Les préjugés qui nous ont induits à croire que les Turks n’étaient que des barbares ignorants sont heureusement détruits aujourd’hui.

Le siècle est passé, où les louanges qu’un peuple chrétien aurait prononcées, seraient refusés aux Mahométans ; mais nous avons encore à lutter contre notre connaissance imparfaite du caractère des Osmanlis, jointe à un certain degré de prévention, résultant de notre éducation. La différence entre le génie de l’Orient et celui de l’Occident forme une espèce de barrière, pour porter un jugement impartial sur la littérature orientale. Formée sur le modèle des Grecs et des Romains, tempérée par la nature de notre climat, la littérature de l’Europe n’a presque rien de commun avec celle de l’Asie. Le climat du Nord ne diffère pas plus de celui des régions orientales que le goût de leurs habitants pour la littérature. Les beautés de l’un sont des imperfections dans l’autre ; et ce que l’un admire, l’autre le méprise. De toutes les nations orientales, ce sont les Osmanlis dont le génie approche le plus de celui des deux hémisphères. Situés en Europe et en Asie, tirant leur origine de l’une, et ayant des relations continuelles avec l’autre, ils ont appris en partie à unir les beautés de chacune, et ils arriveront peu-à-peu à rendre cette union la plus complète. Mais quoique la différence entre le génie et le style osmanli soit moins sensible que dans tout autre langue de l’Asie, il n’en est pas moins un idiome oriental ; et à en juger par le nôtre, nous le trouverons, sous plusieurs rapports, sans conformité avec nos idées. En prononçant ainsi sur la littérature orientale, nous la soumettons en quelque sorte à nos préventions ; car nous condamnons tout ce qui diffère de la règle dont nous nous servons, et conséquemment peu de chose échappera à la censure du critique.
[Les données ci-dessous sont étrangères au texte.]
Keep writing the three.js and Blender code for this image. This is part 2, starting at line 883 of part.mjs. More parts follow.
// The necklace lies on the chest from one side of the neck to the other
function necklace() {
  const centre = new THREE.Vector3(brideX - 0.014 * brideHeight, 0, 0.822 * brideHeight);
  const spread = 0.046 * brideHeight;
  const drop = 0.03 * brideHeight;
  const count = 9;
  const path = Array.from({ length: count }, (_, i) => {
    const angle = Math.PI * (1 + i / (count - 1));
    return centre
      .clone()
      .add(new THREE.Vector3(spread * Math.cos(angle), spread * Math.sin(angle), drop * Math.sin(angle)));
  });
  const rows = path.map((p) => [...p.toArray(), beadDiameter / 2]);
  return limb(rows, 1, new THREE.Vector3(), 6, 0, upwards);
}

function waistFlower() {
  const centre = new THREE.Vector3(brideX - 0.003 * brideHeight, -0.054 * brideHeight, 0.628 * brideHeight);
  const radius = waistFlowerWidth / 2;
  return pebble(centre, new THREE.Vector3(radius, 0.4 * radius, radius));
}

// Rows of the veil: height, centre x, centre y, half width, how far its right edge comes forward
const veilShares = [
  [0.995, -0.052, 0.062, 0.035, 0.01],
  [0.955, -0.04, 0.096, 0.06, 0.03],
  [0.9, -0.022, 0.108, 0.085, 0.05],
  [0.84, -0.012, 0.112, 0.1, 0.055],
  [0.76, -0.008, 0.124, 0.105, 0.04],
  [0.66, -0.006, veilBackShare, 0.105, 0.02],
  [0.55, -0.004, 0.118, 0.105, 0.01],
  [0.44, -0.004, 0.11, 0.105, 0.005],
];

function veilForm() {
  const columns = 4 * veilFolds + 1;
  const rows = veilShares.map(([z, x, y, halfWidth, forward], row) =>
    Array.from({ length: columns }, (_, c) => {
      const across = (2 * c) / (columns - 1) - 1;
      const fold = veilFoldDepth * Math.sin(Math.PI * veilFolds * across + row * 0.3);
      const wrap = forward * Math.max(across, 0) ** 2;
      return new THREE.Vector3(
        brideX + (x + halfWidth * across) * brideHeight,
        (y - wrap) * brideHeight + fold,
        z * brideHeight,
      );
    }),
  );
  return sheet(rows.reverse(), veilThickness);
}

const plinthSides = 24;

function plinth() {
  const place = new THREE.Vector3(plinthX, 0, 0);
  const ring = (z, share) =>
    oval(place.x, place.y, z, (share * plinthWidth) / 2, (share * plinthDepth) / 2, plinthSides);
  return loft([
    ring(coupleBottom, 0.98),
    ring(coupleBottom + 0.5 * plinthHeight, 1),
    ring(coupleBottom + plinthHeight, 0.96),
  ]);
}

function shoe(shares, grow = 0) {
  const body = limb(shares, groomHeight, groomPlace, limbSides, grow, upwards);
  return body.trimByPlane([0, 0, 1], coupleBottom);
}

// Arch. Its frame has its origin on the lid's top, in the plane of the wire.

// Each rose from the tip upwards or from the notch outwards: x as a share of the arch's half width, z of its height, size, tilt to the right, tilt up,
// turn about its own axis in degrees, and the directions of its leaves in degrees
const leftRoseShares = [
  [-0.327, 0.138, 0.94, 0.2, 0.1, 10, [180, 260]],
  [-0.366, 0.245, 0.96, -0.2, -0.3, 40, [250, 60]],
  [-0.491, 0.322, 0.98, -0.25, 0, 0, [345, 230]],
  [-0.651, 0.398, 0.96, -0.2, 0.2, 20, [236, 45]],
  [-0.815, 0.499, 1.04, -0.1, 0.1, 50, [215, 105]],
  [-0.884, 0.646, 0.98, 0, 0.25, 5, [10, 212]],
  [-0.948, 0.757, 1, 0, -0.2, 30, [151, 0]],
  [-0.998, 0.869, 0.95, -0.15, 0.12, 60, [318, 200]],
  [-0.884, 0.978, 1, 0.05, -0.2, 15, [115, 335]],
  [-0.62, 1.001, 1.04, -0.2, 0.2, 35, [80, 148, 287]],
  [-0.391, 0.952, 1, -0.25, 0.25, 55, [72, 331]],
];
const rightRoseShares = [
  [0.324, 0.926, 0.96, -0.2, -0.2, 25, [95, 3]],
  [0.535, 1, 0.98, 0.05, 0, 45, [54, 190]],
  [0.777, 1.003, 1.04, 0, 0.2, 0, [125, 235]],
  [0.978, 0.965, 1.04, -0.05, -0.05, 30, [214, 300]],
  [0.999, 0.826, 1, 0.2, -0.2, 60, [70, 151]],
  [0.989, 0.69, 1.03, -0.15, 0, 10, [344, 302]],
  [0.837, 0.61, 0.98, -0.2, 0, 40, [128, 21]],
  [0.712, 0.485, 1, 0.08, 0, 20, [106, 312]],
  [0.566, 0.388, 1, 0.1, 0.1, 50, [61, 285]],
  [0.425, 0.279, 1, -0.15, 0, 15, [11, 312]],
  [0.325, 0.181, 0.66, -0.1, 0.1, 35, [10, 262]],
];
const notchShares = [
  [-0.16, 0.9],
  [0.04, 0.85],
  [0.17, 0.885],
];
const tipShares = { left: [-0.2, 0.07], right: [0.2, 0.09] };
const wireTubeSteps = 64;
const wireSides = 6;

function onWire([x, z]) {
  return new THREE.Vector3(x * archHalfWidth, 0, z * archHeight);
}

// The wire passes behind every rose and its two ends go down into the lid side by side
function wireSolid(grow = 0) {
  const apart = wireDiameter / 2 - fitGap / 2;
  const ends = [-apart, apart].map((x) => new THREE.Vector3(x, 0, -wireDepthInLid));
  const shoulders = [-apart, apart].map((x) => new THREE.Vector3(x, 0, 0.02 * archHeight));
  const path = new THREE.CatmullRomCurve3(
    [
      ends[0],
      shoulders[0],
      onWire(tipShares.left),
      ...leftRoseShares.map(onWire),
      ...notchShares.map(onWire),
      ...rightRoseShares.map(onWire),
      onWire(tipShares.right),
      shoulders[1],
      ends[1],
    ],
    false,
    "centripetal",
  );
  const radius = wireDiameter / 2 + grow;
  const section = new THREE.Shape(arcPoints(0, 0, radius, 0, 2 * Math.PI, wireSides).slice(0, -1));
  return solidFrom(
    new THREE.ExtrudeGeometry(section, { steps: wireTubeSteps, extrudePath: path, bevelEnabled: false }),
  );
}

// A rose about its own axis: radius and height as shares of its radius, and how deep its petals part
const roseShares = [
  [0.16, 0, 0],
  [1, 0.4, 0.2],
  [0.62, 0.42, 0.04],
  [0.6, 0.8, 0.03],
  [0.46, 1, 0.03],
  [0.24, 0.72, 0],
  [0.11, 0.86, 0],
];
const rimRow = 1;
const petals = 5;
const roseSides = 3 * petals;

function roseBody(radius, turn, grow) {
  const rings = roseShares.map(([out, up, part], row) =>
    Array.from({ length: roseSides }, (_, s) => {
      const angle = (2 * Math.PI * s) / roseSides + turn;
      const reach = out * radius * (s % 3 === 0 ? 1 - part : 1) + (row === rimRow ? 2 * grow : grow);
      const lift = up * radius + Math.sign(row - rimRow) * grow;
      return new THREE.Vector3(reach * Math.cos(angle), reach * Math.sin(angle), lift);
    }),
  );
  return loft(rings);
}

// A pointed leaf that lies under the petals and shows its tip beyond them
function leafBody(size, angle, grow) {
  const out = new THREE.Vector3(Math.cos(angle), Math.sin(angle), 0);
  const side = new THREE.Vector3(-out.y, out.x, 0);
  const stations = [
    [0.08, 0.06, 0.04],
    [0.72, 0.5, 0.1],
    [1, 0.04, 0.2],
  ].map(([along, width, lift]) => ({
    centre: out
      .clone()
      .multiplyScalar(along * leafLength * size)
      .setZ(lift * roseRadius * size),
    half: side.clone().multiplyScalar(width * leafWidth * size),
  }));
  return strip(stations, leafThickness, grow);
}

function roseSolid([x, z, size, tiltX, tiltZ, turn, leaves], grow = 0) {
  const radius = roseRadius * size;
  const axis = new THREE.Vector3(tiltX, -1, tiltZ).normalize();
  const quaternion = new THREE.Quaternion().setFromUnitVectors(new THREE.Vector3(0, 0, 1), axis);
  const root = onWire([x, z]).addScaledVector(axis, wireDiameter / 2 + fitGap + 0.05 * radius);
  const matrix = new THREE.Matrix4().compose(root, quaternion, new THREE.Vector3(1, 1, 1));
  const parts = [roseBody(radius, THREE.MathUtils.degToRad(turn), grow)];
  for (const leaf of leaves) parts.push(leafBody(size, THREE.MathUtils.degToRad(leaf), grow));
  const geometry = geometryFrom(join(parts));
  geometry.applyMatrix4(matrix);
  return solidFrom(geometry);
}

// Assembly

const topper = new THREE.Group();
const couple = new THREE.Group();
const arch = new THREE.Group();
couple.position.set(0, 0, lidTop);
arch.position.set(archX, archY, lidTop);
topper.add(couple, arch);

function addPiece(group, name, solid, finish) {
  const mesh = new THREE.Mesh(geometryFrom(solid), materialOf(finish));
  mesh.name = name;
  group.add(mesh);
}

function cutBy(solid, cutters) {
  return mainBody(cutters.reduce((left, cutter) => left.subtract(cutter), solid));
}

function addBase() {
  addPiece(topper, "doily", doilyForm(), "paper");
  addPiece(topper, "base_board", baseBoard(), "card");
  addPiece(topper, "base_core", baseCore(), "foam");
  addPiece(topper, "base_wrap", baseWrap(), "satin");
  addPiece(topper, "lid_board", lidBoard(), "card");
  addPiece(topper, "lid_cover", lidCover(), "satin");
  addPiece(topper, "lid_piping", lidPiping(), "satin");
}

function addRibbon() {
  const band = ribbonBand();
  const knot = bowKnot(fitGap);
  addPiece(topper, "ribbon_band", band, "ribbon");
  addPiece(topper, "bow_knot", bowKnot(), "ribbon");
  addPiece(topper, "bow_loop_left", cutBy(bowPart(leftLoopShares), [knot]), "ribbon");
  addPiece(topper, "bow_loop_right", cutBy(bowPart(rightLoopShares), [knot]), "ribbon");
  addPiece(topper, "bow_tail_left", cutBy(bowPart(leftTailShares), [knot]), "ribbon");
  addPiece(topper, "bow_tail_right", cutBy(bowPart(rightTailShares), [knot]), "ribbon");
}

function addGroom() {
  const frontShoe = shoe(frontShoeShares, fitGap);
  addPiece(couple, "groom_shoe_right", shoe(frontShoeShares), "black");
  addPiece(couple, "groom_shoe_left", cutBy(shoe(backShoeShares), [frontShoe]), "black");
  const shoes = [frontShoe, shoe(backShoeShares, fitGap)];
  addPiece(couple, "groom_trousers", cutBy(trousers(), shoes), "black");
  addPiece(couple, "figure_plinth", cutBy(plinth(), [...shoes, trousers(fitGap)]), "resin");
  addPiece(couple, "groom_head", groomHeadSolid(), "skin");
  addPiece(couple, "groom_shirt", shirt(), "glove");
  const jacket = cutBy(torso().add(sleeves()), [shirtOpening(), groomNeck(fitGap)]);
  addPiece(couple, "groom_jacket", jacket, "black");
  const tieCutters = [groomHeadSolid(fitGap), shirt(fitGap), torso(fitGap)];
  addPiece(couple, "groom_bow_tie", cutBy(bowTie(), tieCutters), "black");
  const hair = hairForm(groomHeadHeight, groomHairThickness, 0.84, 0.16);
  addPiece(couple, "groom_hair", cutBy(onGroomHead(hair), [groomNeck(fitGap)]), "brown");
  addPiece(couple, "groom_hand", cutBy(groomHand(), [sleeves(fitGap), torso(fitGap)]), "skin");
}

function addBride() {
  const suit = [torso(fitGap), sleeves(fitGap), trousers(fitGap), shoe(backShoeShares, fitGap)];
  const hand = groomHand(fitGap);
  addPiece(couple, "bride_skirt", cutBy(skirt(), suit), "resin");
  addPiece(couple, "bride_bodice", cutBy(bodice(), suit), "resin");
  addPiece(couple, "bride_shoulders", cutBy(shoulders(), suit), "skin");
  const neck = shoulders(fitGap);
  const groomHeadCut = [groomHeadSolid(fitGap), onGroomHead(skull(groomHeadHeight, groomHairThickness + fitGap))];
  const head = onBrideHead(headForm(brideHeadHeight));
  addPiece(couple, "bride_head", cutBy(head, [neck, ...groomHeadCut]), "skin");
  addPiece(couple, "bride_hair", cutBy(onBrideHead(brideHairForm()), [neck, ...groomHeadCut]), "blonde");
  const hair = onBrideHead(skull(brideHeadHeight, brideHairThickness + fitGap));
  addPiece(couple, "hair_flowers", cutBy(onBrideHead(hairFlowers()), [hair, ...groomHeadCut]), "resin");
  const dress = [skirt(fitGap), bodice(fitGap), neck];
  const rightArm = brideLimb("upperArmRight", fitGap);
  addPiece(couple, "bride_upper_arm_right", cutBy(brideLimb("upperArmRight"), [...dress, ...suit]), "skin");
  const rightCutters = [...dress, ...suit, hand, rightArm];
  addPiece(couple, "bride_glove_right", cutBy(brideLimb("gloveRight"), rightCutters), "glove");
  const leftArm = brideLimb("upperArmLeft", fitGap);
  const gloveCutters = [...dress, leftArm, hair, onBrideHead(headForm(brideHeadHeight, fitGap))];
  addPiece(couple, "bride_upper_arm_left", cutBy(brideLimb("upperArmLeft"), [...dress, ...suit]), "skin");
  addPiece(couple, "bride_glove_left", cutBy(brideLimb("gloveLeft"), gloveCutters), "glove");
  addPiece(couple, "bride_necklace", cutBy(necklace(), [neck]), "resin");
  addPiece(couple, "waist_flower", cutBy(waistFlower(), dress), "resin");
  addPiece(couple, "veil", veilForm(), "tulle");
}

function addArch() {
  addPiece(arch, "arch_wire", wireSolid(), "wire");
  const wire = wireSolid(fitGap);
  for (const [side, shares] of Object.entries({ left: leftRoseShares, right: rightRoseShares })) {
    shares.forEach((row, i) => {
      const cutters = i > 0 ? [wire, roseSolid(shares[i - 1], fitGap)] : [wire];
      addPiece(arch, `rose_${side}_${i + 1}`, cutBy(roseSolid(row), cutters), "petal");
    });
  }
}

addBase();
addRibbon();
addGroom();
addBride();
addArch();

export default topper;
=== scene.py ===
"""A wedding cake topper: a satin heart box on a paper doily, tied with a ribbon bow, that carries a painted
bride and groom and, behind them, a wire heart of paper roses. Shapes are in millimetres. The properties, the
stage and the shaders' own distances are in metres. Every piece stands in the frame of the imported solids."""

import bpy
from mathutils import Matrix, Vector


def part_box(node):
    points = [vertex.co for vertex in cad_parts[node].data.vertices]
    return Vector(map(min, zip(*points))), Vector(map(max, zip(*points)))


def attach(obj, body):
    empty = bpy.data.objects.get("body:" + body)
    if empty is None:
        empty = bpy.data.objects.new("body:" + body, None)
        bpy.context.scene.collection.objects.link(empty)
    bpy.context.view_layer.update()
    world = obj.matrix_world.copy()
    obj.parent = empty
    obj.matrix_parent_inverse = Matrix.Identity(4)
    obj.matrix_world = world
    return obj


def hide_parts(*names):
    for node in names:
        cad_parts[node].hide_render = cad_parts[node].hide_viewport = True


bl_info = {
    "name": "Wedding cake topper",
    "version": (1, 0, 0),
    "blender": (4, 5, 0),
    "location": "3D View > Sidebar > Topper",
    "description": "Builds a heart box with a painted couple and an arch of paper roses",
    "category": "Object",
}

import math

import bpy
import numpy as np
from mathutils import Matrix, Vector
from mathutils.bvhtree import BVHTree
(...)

Dans le monde physique, nous jugeons de tout par comparaison. Nous jugeons les diverses espèces d’animaux par eux-mêmes : nous ne comparons point la fourmi avec l’éléphant, ou l’aigle avec la mouche : cependant chacune de ces créatures peut-être parfaite en elle-même. Ne suivions donc pas la marche opposée pour prononcer sur la littérature des nations qui diffèrent essentiellement dans leurs goûts et leurs opinions : tâchons s’il est possible, de déraciner de notre esprit les préjugés de l’éducation, et ne condamnons pas sans réflexion ce qui ne s’accorde pas avec nos idées.
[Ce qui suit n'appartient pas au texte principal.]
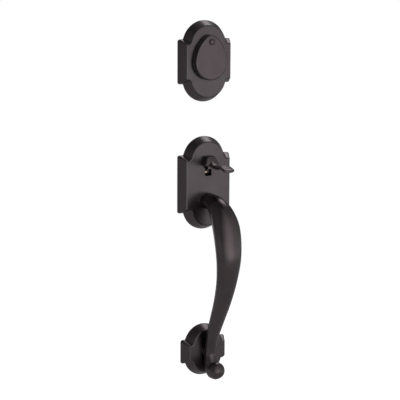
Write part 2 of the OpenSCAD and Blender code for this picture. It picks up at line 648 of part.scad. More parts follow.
module grip() color(bronze) difference() {
    union() {
        swept_bar(grip_stations, 3, 28, 1, 0, 8.6);
        rod(foot_r, -plate_t, foot_y, 0, rosette_z);
        for (x = [-1, 1]) rod(pin_nub_r, -plate_t + pin_nub_len, -plate_t - 1, x * pin_nub_x, root_z);
    }
    rod(root_screw_r + run_gap, -plate_t + over, -plate_t - root_bore, 0, root_z);
    rod(root_screw_r + run_gap, -plate_t + over, -plate_t - foot_bore, 0, rosette_z);
}
module root_washer() color(steel) difference() {
    rod(washer_r, -inner_t + washer_t, -inner_t, 0, root_z);
    rod(root_screw_r + bore_play, over, -plate_t, 0, root_z);
    for (x = [-1, 1]) rod(pin_nub_r + bore_play, over, -plate_t, x * pin_nub_x, root_z);
}
root_head = [7.2, 4.6];
hex_key_r = 2.6;
screw_start = 0.5;
module root_screw() color(steel) difference() {
    union() {
        rod(root_screw_r, -inner_t + washer_t + screw_start, -plate_t - root_bore + 1, 0, root_z);
        translate([0, -inner_t + washer_t + root_head[1], root_z]) rotate([90, 0, 0])
            cylinder(r = root_head[0], h = root_head[1], $fn = 6);
    }
    translate([0, over, root_z]) rotate([90, 0, 0])
        cylinder(r = hex_key_r, h = inner_t - washer_t - 1.4, $fn = 6);
}

// Rosette under the grip's foot
module rosette() color(bronze) difference() {
    on_door(rosette_z) cast_plate(ros_w, ros_arc_r, ros_arc_z, ros_ear);
    rod(root_screw_r + bore_play, over, -plate_t - over, 0, rosette_z);
}
module foot_washer() color(steel) difference() {
    rod(washer_r, -inner_t + washer_t, -inner_t, 0, rosette_z);
    rod(root_screw_r + bore_play, over, -plate_t, 0, rosette_z);
}
foot_head = [7, 4];
stud_r = post_r + 0.6;
stud_bore_r = post_bore_r + 0.4;
stud_tap = 20;
module foot_stud() color(steel) difference() {
    union() {
        rod(root_screw_r, -inner_t + washer_t + screw_start, -plate_t - foot_bore + 1, 0, rosette_z);
        translate([0, -inner_t + washer_t + foot_head[1], rosette_z]) rotate([90, 0, 0])
            cylinder(r = foot_head[0], h = foot_head[1], $fn = 6);
        rod(stud_r, post_back, -inner_t + washer_t + foot_head[1] - 1, 0, rosette_z);
    }
    rod(stud_bore_r, post_back + over, post_back - stud_tap, 0, rosette_z);
}

deadbolt_plate();
key_cover();
cover_rivet();
rivet_washer();
cylinder_housing();
key_plug();
key_pins();
driver_pins();
pin_springs();
chamber_cap();
plug_clip();
torque_blade();
deadbolt_backplate();
deadbolt_posts();
deadbolt_screws();
handle_plate();
thumbpiece();
pivot_bush();
pivot_pin();
pivot_bracket();
bracket_screws();
return_spring();
spindle_bearing();
bearing_screws();
spindle_hub();
hub_clip();
spindle();
handle_backplate();
handle_posts();
handle_screws();
grip();
root_screw();
root_washer();
rosette();
foot_stud();
foot_washer();
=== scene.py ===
# Entry door handleset, exterior side: dark bronze castings on steel mounting plates.
# Blender works in metres. Sizes in millimetres, as in the part's source, are multiplied by MM in each mesh.
# The street is at -Y, the door at +Y, and +Z is up.
import bpy
import bmesh
import math
from mathutils import Matrix, Vector


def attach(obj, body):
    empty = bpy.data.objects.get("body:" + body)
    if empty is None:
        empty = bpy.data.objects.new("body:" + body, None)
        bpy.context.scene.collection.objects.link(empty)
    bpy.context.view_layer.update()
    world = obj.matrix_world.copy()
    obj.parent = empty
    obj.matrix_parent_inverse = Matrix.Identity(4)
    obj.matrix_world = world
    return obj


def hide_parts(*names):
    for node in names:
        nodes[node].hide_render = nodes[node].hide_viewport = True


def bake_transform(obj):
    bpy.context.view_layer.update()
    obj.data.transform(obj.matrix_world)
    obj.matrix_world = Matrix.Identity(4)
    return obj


MM = 0.001
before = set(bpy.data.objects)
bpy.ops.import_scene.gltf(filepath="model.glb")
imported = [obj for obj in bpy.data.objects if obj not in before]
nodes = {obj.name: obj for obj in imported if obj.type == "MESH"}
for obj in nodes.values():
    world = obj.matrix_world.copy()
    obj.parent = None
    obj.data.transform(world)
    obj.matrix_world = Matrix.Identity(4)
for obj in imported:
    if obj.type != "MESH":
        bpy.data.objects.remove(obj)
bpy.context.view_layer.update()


# Sizes shared with the part's source, in millimetres

DEADBOLT_Z = 139.7
HANDLE_Z = -16.6
ROSETTE_Z = -238.0
BOLT_SPACING = 19.05
POST_BACK = 22.0
POST_BORE_R, STUD_BORE_R = 2.1, 2.5
SHEET_T = 1.5
SCREW_HEAD_R, SCREW_R = 3.0, 1.6
DEADBOLT_SCREW_X, DEADBOLT_SCREW_Z, DEADBOLT_SCREW_SEAT = 20.0, 24.0, -6.15
HANDLE_SCREW_X, HANDLE_SCREW_Z, HANDLE_SCREW_SEAT = 22.0, 30.0, -1.9
PIN_COUNT, PIN_PITCH, FIRST_PIN_Y = 5, 3.5, -4.3
DRIVER_TOP, CHAMBER_CEILING = 6.45 + 3.6, 17.0 - 1.4
PIN_SPRING_R, PIN_SPRING_WIRE, PIN_SPRING_TURNS = 0.95, 0.22, 5
RETURN_SPRING_R, RETURN_SPRING_WIRE, RETURN_SPRING_TURNS = 2.1, 0.45, 7
RETURN_SPRING_X, RETURN_SPRING_Y = 14.75, 8.0
ARM_TOP, TAB_Z = -8.2, 9.0


# Sizes of the details that this script adds, in millimetres

# Where the thumbpiece from the source ends and the finer neck goes on
HOOD_CUT_Y = -26.2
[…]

Aucune nation n’est plus passionnément attachée à la littérature que les Osmanlis. La religion qu’ils professent, au lieu d’empêcher leurs progrès dans les connaissances (comme nous l’ont assuré les ignorants) fait voir que leur prophète lui-même leur commande. « Cherchez les connaissances » dit-il, « fussent-elles même dans la Chine. Il est permis aux Moslems de posséder toute la science ». Le commandement du prophète fut répété par le Sultan. La bibliothèque fondée par le conquérant de Constantinople porte cette paraphrase pour inscription : « L’étude des sciences est un précepte divin pour tous les vrais croyants. ». On a obéi au prophète et au Sultan. Les Osmanlis ont recherché la science avec passion ; ils ont cultivé la littérature avec zèle ; et le but que je me propose dans cette partie de mon Essai, est de tâcher de montrer que leurs efforts n’ont pas été entièrement sans succès.